While it might have been enough to let Fitger froth at the mouth for the entire 180 pages, Schumacher wisely and slowly brings about a sense of decency in the man, mostly in his desire to help a promising grad student in whose novel, a re-telling of Melville's Bartleby the Scrivener set in the accounting department of a 1960's Vegas casino, he believes and the reappearance of an old friend with whom he studied at an Iowa-like writing program years before. On their behalves, Fitger reaches out to agents, publishers, and academics in a knowing effort to do something for someone other than himself. While he doesn't spare his spleen with any of these recipients, he makes an uncharacteristically sincere effort with mixed results. 

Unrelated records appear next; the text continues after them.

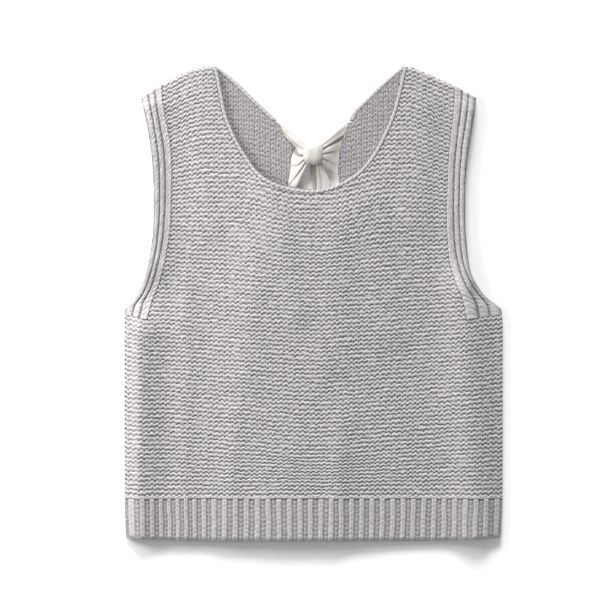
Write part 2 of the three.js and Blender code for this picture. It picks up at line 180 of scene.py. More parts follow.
# x, y
shoulderRows = {
    "left": [(-189.8, 226), (-177.6, 234.9), (-157.9, 246), (-135.9, 256.5), (-120, 260.6), (-108.9, 261)],
    "right": [(179, 226), (163.4, 235.4), (139.2, 246.4), (116, 256.8), (107, 260.2), (100.1, 260.6)],
}
scoopRows = [
    (-108.9, 261), (-105, 254.5), (-100.7, 232.7), (-95.2, 206.3), (-85.3, 182.1),
    (-73.7, 162.3), (-61.1, 144.7), (-42.9, 132.6), (-20.4, 126.5), (1.7, 124.9),
    (20.4, 128.7), (36.8, 136.5), (52.3, 148), (66.6, 166.7), (77.6, 187.6),
    (86.4, 208.5), (93, 232.7), (97.8, 254.5), (100.1, 260.6),
]
# Soft folds of the front: from x, from y, to x, to y, half width, height
foldRows = [
    (-194, -34, -195, -275, 25, 3.25),
    (-20, 90, -30, -300, 92, 2.7),
    (-52, 135, -18, -10, 15, 0.8),
    (60, 110, 84, -30, 26, 0.7),
    (166, 10, 180, -275, 22, 3.2),
    (-128, 220, -120, 90, 22, 0.6),
    (122, 215, 112, 95, 22, 0.6),
    (-180, 212, -172, 44, 20, 1.8),
    (172, 212, 171, 44, 20, 1.5),
    (-86, -120, -96, -275, 14, 0.7),
    (-140, 24, -143, -275, 12, 0.6),
    (30, -130, 22, -275, 13, 0.7),
    (-60, 60, -76, -80, 24, 0.8),
    (28, 90, 20, -60, 20, 0.7),
]
outward = {"left": -1, "right": 1}
sideColumn = {"left": 1, "right": 2}


def mix(a, b, t):
    return a + (b - a) * t


def smooth(v):
    v = np.clip(v, 0, 1)
    return v * v * (3 - 2 * v)


# A table's column, read at any height as a smooth line that never swings past its rows
def heightTrack(rows, column):
    table = np.array(rows, float)
    heights, values = table[:, 0], table[:, column]
    runs = np.diff(heights)
    slopes = np.diff(values) / runs
    bends = np.zeros(len(values))
    bends[0], bends[-1] = slopes[0], slopes[-1]
    before, after = slopes[:-1], slopes[1:]
    level = before * after <= 0
    total = np.where(level, 1, before + after)
    bends[1:-1] = np.where(level, 0, 2 * before * after / total)

    def read(y):
        y = np.clip(np.asarray(y, float), heights[0], heights[-1])
        k = np.clip(np.searchsorted(heights, y, "right") - 1, 0, len(runs) - 1)
        run = runs[k]
        t = (y - heights[k]) / run
        start = values[k] * (1 + 2 * t) + bends[k] * run * t
        end = values[k + 1] * (3 - 2 * t) - bends[k + 1] * run * (1 - t)
        return start * (1 - t) ** 2 + end * t ** 2

    return read


# Length walked along a line of points, up to each of them
def walkAlong(line):
    return np.concatenate([[0], np.cumsum(np.hypot(*np.diff(line, axis=0).T))])


# A smooth line through points, as many places evenly along it
def smoothLine(rows, count=1600):
    points = np.array(rows, float)
    last = len(points) - 1
    place = np.linspace(0, last, count)
    k = np.minimum(place.astype(int), last - 1)
    t = (place - k)[:, None]
    before, start = points[np.maximum(k - 1, 0)], points[k]
    end, after = points[k + 1], points[np.minimum(k + 2, last)]
    leave, arrive = (end - before) / 2, (after - start) / 2
    line = (
        (2 * start - 2 * end + leave + arrive) * t ** 3
        + (-3 * start + 3 * end - 2 * leave - arrive) * t ** 2
        + leave * t
        + start
    )
    walked = walkAlong(line)
    even = np.linspace(0, walked[-1], count)
    return np.stack([np.interp(even, walked, line[:, a]) for a in (0, 1)], 1)


# A line moved sideways, to the right of its direction
def besideLine(line, distance):
    way = np.gradient(line, axis=0)
    way /= np.hypot(*way.T)[:, None]
    return line + np.stack([way[:, 1], -way[:, 0]], 1) * distance


shoulderLine = {side: smoothLine(shoulderRows[side]) for side in outward}
scoopLine = smoothLine(scoopRows)
edgeTrack, bandTrack, slitTrack = (
    {side: heightTrack(rows, sideColumn[side]) for side in outward} for rows in (edgeRows, bandRows, slitRows)
)


def alongShoulder(side, share):
    line = shoulderLine[side]
    return line[int(round(share * (len(line) - 1)))]


# Height of the shoulder fold at a place across
def foldHeight(x):
    return np.interp(x, *np.concatenate([shoulderLine["left"], shoulderLine["right"][::-1]]).T)


def hemFoot(x):
    return cut["hemLow"] + cut["hemCurl"] * np.abs(x / cut["halfWidth"]) ** 5


def fromSides(x, y):
    return np.minimum(x - edgeTrack["left"](y), edgeTrack["right"](y) - x)


def frontLift(x, y):
    armhole = cut["liftFade"] * smooth(y / cut["armholeRise"])
    fade = smooth(np.minimum(fromSides(x, y) + armhole, foldHeight(x) - y) / cut["liftFade"])
    lift = np.zeros(np.shape(x))
    for fromX, fromY, toX, toY, width, height in foldRows:
        runX, runY = toX - fromX, toY - fromY
        share = np.clip(((x - fromX) * runX + (y - fromY) * runY) / (runX ** 2 + runY ** 2), 0, 1)
        away = np.hypot(x - fromX - runX * share, y - fromY - runY * share)
        lift = lift + height * np.exp(-((away / width) ** 2))
    return fade * cut["liftGain"] * np.minimum(lift, cut["mostLift"])


def frontUnder(x, y):
    return cut["frontBase"] + frontLift(x, y)


# The body's edge beside an armhole band, at a height
def besideBand(side, y):
    end = alongShoulder(side, cut["bandShare"])
    t = (y - cut["bodyFoot"]) / (end[1] - cut["bodyFoot"])
    x = bandTrack[side](y) - outward[side] * cut["seam"]
    return mix(x, end[0], smooth(4 * t - 3))


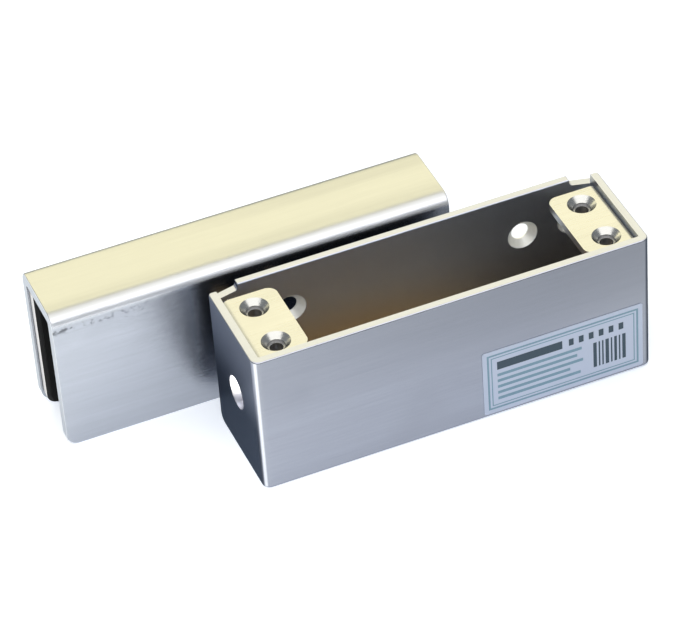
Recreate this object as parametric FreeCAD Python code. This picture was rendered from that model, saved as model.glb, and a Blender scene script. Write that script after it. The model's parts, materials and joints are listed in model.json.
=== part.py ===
import FreeCAD, Part
import os

from FreeCAD import Vector

# Stainless bracket set for a glass-door bolt lock: an open-topped lock housing and a glass clamp.
#
# The housing is a folded box without a lid. Its two face brackets carry the lock's face plate.
# The clamp is a U-shaped channel, open downwards. Three screws push its pressure plate on to the glass.
# Lengths are in millimetres. +X runs along both pieces, +Y from the housing to the clamp, +Z is up.
# The origin is on the standing surface, under the middle of the box round both pieces.

# Housing
housing_length = 100.0
housing_depth = 30.4
housing_height = 38.8
housing_sheet = 2.0
housing_bend = 2.0
housing_inner_bend = 0.3
base_bend = 3.0
bottom_edge_round = 0.8
rim_round = 0.4
back_plate_inset = 1.0
notch_length = 7.4
notch_step = 1.7
notch_drop = 3.3
notch_round = 1.0
wall_screw_inset = 20.0
wall_screw_outer_inset = 7.0
wall_screw_height = 26.6

# Face brackets
tab_length = 13.1
tab_recess = 0.9
tab_front_margin = 4.3
tab_back_margin = 5.2
bracket_sheet = 2.0
bracket_bend = 1.8
bracket_leg_height = 11.5
tab_corner = 2.5
tab_hole_inset = 8.2
tab_hole_pitch = 13.3
nut_side = 7.0
nut_height = 3.0
nut_corner = 0.6

# Holes and screws
face_screw_core_radius = 1.65
face_screw_hole_radius = 2.15
face_sink_radius = 3.5
wall_screw_hole_radius = 2.2
wall_sink_radius = 3.85
cable_hole_radius = 4.25
cable_hole_height = 19.4
cable_hole_setback = 14.2

# Rating label
label_length = 41.6
label_height = 19.1
label_thickness = 0.15
label_end_gap = 2.3
label_bottom_gap = 1.0
label_corner = 0.6

# Clamp channel
channel_length = 100.6
channel_width = 21.2
channel_height = 39.4
channel_sheet = 3.0
channel_bend = 3.4
channel_inner_bend = 0.6
channel_corner = 3.0
channel_edge_round = 0.35

# Where the clamp lies beside the housing
clamp_offset = 36.3
clamp_gap = 4.7

# Pressure plate, pads and clamp screws
pad_thickness = 1.2
pad_end_inset = 1.5
pad_bottom_gap = 1.5
pad_corner = 2.0
web_pad_thickness = 1.5
web_pad_width = 8.6
plate_thickness = 2.5
plate_end_inset = 0.5
plate_bottom_gap = 1.0
plate_clearance = 0.3
plate_corner = 2.6
clamp_travel = 3.0
clamp_screw_radius = 2.45
thread_clearance = 0.05
clamp_screw_end_distance = 15.0
clamp_screw_height = 17.0
screw_tip_radius = 1.4
tip_clearance = 0.05
ring_seat_radius = 1.1
ring_outer_radius = 2.3
ring_thickness = 0.5
ring_pocket_radius = 2.7
ring_pocket_depth = 1.3
ring_play = 0.1
ring_bore_clearance = 0.05
ring_mouth_half_width = 0.9
screw_tip_gap = 0.2
hex_key_size = 2.5
hex_key_depth = 2.6
screw_end_chamfer = 0.4

# Gaps between pieces that don't touch, and how far a cut runs past what it cuts
fit_gap = 0.3
cut_margin = 1.0
same_place = 1e-4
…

If I had a criticism, it is that the ending came too quickly, both in the narrative sense and for my own selfish reason that I didn't want the book to end. Both of these are small beer compared to the joy the book brought me. Find a copy soon.


Wednesday, April 01, 2015

Of Fans and Vans

Sometimes I come across a book that I believe I should have written. Two that come to mind are The Day I Turned Uncool by Dan Zevin and Talking to Girls About Duran Duran by Rob Sheffield. Zevin's book was right on the money and it made me feel cheated that he beat me to it and desperately lazy because not only did I not think of it first, I probably wouldn't have had the wherewithal to actually write it. Sheffield's book missed the mark entirely by my account and so I felt justified and appropriately pompous. With John Sellers' Perfect From Now On, I'm somewhere in the middle. 

Perfect From Now On is Sellers' examination of his own musical obsessions, which are plentiful. Remember that kid in junior high that couldn't stop talking about The Ramones while wearing his Ramones t-shirt and jeans with holes in the knees a la The Ramones with music by the Ramones leaking from the headphones of his Sony Walkman? That was me. That was Sellers, too, only his bands were U2, Joy Division/New Order, The Smiths, Pavement and, ultimately, Guided By Voices.

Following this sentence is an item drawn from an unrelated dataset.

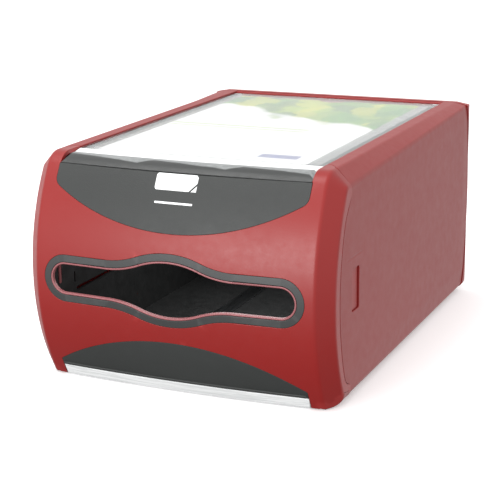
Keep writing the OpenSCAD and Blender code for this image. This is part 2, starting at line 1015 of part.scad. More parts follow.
// A coil spring of round wire along X, swept as a tube.
spring_turns = 4;
spring_steps = 12;
wire_sides = 6;
function coil_point(a, r, x0, x1, total) = [x0 + (x1 - x0) * a / total, r * cos(a), r * sin(a)];
module coil_spring(r, wire, x0, x1, turns) {
    total = 360 * turns;
    n = turns * spring_steps;
    rings = [
        for (i = [0 : n])
            let (a = total * i / n, c = coil_point(a, r, x0, x1, total))
            for (k = [0 : wire_sides - 1])
                let (b = 360 * k / wire_sides)
                [c[0] + wire * cos(b), (r + wire * sin(b)) * cos(a), (r + wire * sin(b)) * sin(a)]
    ];
    sides = [
        for (i = [0 : n - 1], k = [0 : wire_sides - 1])
            let (a = i * wire_sides + k, b = i * wire_sides + (k + 1) % wire_sides)
            [a, b, b + wire_sides, a + wire_sides]
    ];
    caps = [
        [for (k = [wire_sides - 1 : -1 : 0]) k],
        [for (k = [0 : wire_sides - 1]) n * wire_sides + k]
    ];
    polyhedron(points = rings, faces = concat(sides, caps), convexity = 10);
}

module latch_spring(side) {
    wire = 0.35;
    inner = tray_half + tray_t + wire + 0.05;
    outer = 93.2 - wire - 0.05;
    color(steel)
        mirror([side < 0 ? 1 : 0, 0, 0])
            translate([0, -104, 69.5]) coil_spring(2.6, wire, inner, outer, spring_turns);
}

// ---- pusher ----

module pusher_plate() {
    x = tray_half - 1.5;
    z0 = carriage_z + 0.2;
    z1 = tray_top - 3;
    color(dark_grey)
    difference() {
        union() {
            translate([0, pusher_travel, 0])
                intersection() {
                    difference() {
                        face_body(plate_inset);
                        face_body(plate_inset + plate_t);
                    }
                    box([-x, x], [-170, -120], [z0, z1]);
                }
            // Rim round the back of the plate.
            intersection() {
                translate([0, pusher_travel, 0]) face_body(plate_inset + 1);
                difference() {
                    box([-x, x], [0, plate_back_y - 0.1], [z0, z1]);
                    box([-x + plate_t, x - plate_t], [-1, plate_back_y + 1], [z0 + plate_t, z1 - plate_t]);
                }
            }
            for (side = [-1, 1], z = [24, 50])
                intersection() {
                    translate([0, pusher_travel, 0]) face_body(plate_inset + 1);
                    pin_y(side * 62, 20, plate_back_y - 0.1, z, 3.6);
                }
        }
        for (side = [-1, 1], z = [24, 50])
            pin_y(side * 62, 56, plate_back_y + 1, z, screw_r);
    }
}

module pusher_carriage() {
    x = tray_half - 1.5;
    t = 2.5;
    z0 = carriage_z;
    ear_t = 2.5;
    color(black)
    difference() {
        union() {
            box([-x, x], [plate_back_y, carriage_back_y], [z0, z0 + t]);
            box([-x, x], [plate_back_y, plate_back_y + t], [z0, 60]);
            both_sides()
                box([x - t, x], [plate_back_y, carriage_back_y], [z0, 60]);
            both_sides()
                for (y = [92, 107]) pin_x(x - 1, tray_half + tray_t + 0.8, y, guide_z, guide_h / 2 - 0.15);
            // Ears that carry the drums' axles.
            both_sides()
                for (ex = [drum_x - drum_w / 2 - 0.6 - ear_t, drum_x + drum_w / 2 + 0.6]) {
                    box([ex, ex + ear_t], [drum_y - 7, drum_y + 7], [z0, drum_z]);
                    pin_x(ex, ex + ear_t, drum_y, drum_z, 5);
                }
        }
        both_sides() {
            box([drum_x - drum_w / 2 - 0.5, drum_x + drum_w / 2 + 0.5],
                [drum_y - coil_r - 2, carriage_back_y + 1], [z0 - 1, z0 + t + 0.5]);
            pin_x(drum_x - 12, drum_x + 12, drum_y, drum_z, axle_r);
            for (z = [24, 50]) pin_y(62, plate_back_y - 1, plate_back_y + 4, z, screw_r + 0.2);
        }
        // Window in the front wall, between the drums.
        box([-50, 50], [plate_back_y - 1, plate_back_y + t + 1], [34, 54]);
    }
}

module pusher_screws() {
    color(steel)
        for (side = [-1, 1], z = [24, 50])
            screw_y(side * 62, plate_back_y + 2.5, z, 12);
}

module drum_axle(side) {
    reach = drum_w / 2 + 3.6;
    color(steel)
        pin_x(side * drum_x - reach, side * drum_x + reach, drum_y, drum_z, axle_r);
}

module drum_hub(side) {
    x0 = side * drum_x - drum_w / 2;
    color(mid_grey)
    difference() {
        pin_x(x0, x0 + drum_w, drum_y, drum_z, hub_r);
        pin_x(x0 - 1, x0 + drum_w + 1, drum_y, drum_z, axle_r + 0.06);
        for (a = [0 : 60 : 300])
            translate([x0 - 1, drum_y, drum_z])
                rotate([a, 0, 0]) translate([0, 4, 0]) rotate([0, 90, 0]) cylinder(h = 5, r = 0.8, $fn = 24);
    }
}

module drum_coil(side) {
    x0 = side * drum_x - drum_w / 2;
    color(steel)
    difference() {
        pin_x(x0, x0 + drum_w, drum_y, drum_z, coil_r);
        pin_x(x0 - 1, x0 + drum_w + 1, drum_y, drum_z, hub_r);
        // Steps that show the strip's turns at both ends.
        for (end = [x0, x0 + drum_w], r = [7.5, 9, 10.5])
            difference() {
                pin_x(end - 0.3, end + 0.3, drum_y, drum_z, r + 0.3);
                pin_x(end - 1, end + 1, drum_y, drum_z, r);
            }
    }
}

sleeve();
rear_cover();
base_pan();
message_deck();
message_card();
runner(-1);  // runner_left
runner(1);  // runner_right
foot(-foot_x, foot_y[0]);  // foot_front_left
foot(foot_x, foot_y[0]);  // foot_front_right
foot(-foot_x, foot_y[1]);  // foot_rear_left
foot(foot_x, foot_y[1]);  // foot_rear_right
base_screws();
rear_screws();
cover_pins();
display_cover();
bezel();
upper_panel();
lower_panel();
slot_ring();
nose_lens();
base_strip();
tray();
tray_wall(-1);  // tray_wall_left
tray_wall(1);  // tray_wall_right
bezel_screws();
spring_anchor();
anchor_screws();
spring_strip(-1);  // spring_strip_left
spring_strip(1);  // spring_strip_right
latch_left();
latch_right();
latch_pin(-1);  // latch_pin_left
latch_pin(1);  // latch_pin_right
latch_spring(-1);  // latch_spring_left
latch_spring(1);  // latch_spring_right
pusher_plate();
pusher_carriage();
pusher_screws();
drum_axle(-1);  // drum_axle_left
drum_axle(1);  // drum_axle_right
drum_hub(-1);  // drum_hub_left
drum_hub(1);  // drum_hub_right
drum_coil(-1);  // drum_coil_left
drum_coil(1);  // drum_coil_right
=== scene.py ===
import math

import bmesh
import bpy
import numpy as np
from mathutils import Matrix, Vector
from mathutils.geometry import delaunay_2d_cdt


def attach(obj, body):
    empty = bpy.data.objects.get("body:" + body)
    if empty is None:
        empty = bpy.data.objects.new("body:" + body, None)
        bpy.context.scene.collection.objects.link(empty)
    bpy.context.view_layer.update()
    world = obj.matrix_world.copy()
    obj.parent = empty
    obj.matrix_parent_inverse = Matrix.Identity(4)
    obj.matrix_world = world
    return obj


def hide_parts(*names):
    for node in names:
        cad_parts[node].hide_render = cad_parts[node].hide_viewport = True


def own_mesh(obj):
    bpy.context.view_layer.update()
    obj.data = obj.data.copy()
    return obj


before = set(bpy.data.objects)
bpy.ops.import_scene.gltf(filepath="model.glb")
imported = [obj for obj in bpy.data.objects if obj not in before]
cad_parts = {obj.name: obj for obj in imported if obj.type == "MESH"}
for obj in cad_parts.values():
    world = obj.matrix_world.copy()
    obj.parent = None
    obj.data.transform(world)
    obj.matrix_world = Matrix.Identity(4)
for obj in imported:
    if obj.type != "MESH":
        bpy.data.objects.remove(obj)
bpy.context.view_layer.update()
MM = 0.001

# ---------------------------------------------------------------- sizes, in millimetres
HALF_W, HEIGHT = 102.0, 144.0
FRONT_Y, BACK_Y = -153.5, 153.5
FACE_R, FACE_Z, BOW_R = 135.0, 67.0, 1060.0
AXIS_Y = FRONT_Y + BOW_R
BEVEL_X, EDGE_D = 92.5, 9.9
EDGE_W = HALF_W - BEVEL_X
BEVEL_Y = AXIS_Y - math.sqrt(BOW_R**2 - BEVEL_X**2)
FILLET = 14.0
BOTTOM_Z, BOTTOM_R = 0.5, 9.0
SEAM_CY = BEVEL_Y + EDGE_D + 7.0 + FACE_R
SEAM_TOP_Y, NOSE_BACK_Y = -113.0, -105.8
RAIL_IN = 83.6
FOOT_R, FOOT_Z = 5.0, 3.0
SIDE_RUN = 126.0  # the sleeve's side, measured down its surface
SIDE_LOW = FOOT_Z + FOOT_R
PANEL_X, PANEL_LOW_Z, PANEL_TOP_Z = 84.0, 8.0, 138.0
POST_X = 84.2  # inner edge of the posts beside the panels
CORNER_X = 89.2  # where the rounded lower corner starts
SHELF_Z = 137.4  # top of the shelf behind the upper panel
CREASE_Y, CREASE_Z = -108.5, 90.2  # the small dent over the latch window
RIM = 0.35
JOINT = 0.06  # half the gap between a panel and the bezel
REAR_R, REAR_Z = 258.0, 77.0
LATCH = (-111.4, -99.1, 56.4, 82.6)
SLOT_Z = 69.8


# ---------------------------------------------------------------- profiles
class Profile:
    """The front's side profile by arc length s: distance from the bow's axis, height, and outward normal."""

    def __init__(self, top=HEIGHT, fillet=FILLET):
        self.top, self.fillet = top, fillet
        self.rise = top - fillet - FACE_Z
        self.run = math.sqrt((FACE_R - fillet) ** 2 - self.rise**2)
        self.a1 = math.atan2(self.rise, self.run)
        self.cx = BOW_R - FACE_R
        self.s1 = FACE_R * self.a1
        self.s2 = self.s1 + fillet * (math.pi / 2 - self.a1)

    def at(self, s):
        s = np.asarray(s, float)
        a = s / FACE_R
        b = np.clip(self.a1 + (s - self.s1) / self.fillet, self.a1, math.pi / 2)
        main, arc = s <= self.s1, (s > self.s1) & (s <= self.s2)
        r = np.where(main, self.cx + FACE_R * np.cos(a), self.cx + self.run + self.fillet * np.cos(b))
        z = np.where(main, FACE_Z + FACE_R * np.sin(a), self.top - self.fillet + self.fillet * np.sin(b))
        flat = s > self.s2
        r = np.where(flat, self.cx + self.run - (s - self.s2), r)
        nr = np.where(main, np.cos(a), np.where(flat, 0.0, np.cos(b)))
        nz = np.where(main, np.sin(a), np.where(flat, 1.0, np.sin(b)))
        return r, z, nr, nz

    def s_of_z(self, z):
        z = np.asarray(z, float)
        z1 = FACE_Z + FACE_R * math.sin(self.a1)
        main = FACE_R * np.arcsin(np.clip((z - FACE_Z) / FACE_R, -1, 1))
        b = np.arcsin(np.clip((z - self.top + self.fillet) / self.fillet, -1, 1))
        return np.where(z <= z1, main, self.s1 + self.fillet * (b - self.a1))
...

I remember well the need to know only the "cool" bands before they became so as well as the need to disavow them as sell-outs once they enjoyed mainstream success. I remember the long, stoned discussions with like-minded pals about the "importance" of the music and musicianship. I recall almost going broke buying all the obscure bootlegs of my favorite artist, most of them imports and therefore even pricier than normal. I strove to be a completist and flaunt my musical superiority. Sellers goes even further, seeking to touch the hem of GBV lead singer, Robert Pollard, in which he succeeds and fails brilliantly. 

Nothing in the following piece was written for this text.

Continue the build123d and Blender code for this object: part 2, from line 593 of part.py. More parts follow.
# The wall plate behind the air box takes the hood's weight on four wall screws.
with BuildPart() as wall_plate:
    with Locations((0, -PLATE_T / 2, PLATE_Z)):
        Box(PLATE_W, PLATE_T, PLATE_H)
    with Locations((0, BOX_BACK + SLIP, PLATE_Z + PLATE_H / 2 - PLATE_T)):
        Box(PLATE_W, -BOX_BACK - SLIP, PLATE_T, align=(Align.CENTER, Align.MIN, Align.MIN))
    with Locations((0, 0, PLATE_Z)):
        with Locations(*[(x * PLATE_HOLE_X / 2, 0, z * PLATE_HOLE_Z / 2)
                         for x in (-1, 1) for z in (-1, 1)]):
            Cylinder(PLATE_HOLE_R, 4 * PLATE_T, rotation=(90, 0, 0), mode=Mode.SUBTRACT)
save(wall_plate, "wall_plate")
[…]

Sellers writes with honesty and considerable self-deprecation however his "righteous" anger overwhelms any sympathy you might have for him. He also uses copious footnotes, many of them lengthy asides on even more trivial matters, that slow down the book. It's only in the last third of the book that he reveals that his copious footnotes are, in fact, in tribute to Nicholson Baker. Aren't we clever? 

Ultimately, I did enjoy the book mostly because I could see where my path diverged from the authors': I grew up. 

Speaking of the boys from Forest Hills, I thoroughly enjoyed On the Road With The Ramones by the band's long-time, long-suffering road manager, Monte Melnick. This is about as insider as it gets and gives a clear portrait of the band that influenced so many musicians and inspired so many listeners.

With the exception of Marky and C. J., Monte is the last man standing and he was there for the entire ride. Having read most of the Ramones bios out there, I think Monte's version comes across as an honest and loving account of the band especially because he wasn't a performer. The band, even in good times, was difficult and it only became more fractious as their career continued. Here, Monte comes off as the glue that held them together. 

And what a big job that! Dee Dee was crazy, Marky was drunk (then not), Johnny was the all-powerful overlord, and Joey was plagued by insecurity, OCD, and other health problems. Only Tommy comes off as a normal adult human being and he left because he thought he'd have a breakdown because of the others. We're a happy family? Not by a longshot.

Told in the oral history style of Please Kill Me by Legs McNeil, Monte shares the pages with band members, road crew, producers, fellow musicians, and management but Monte is again the glue that makes On the Road... a worthy addition to the story that was The Ramones.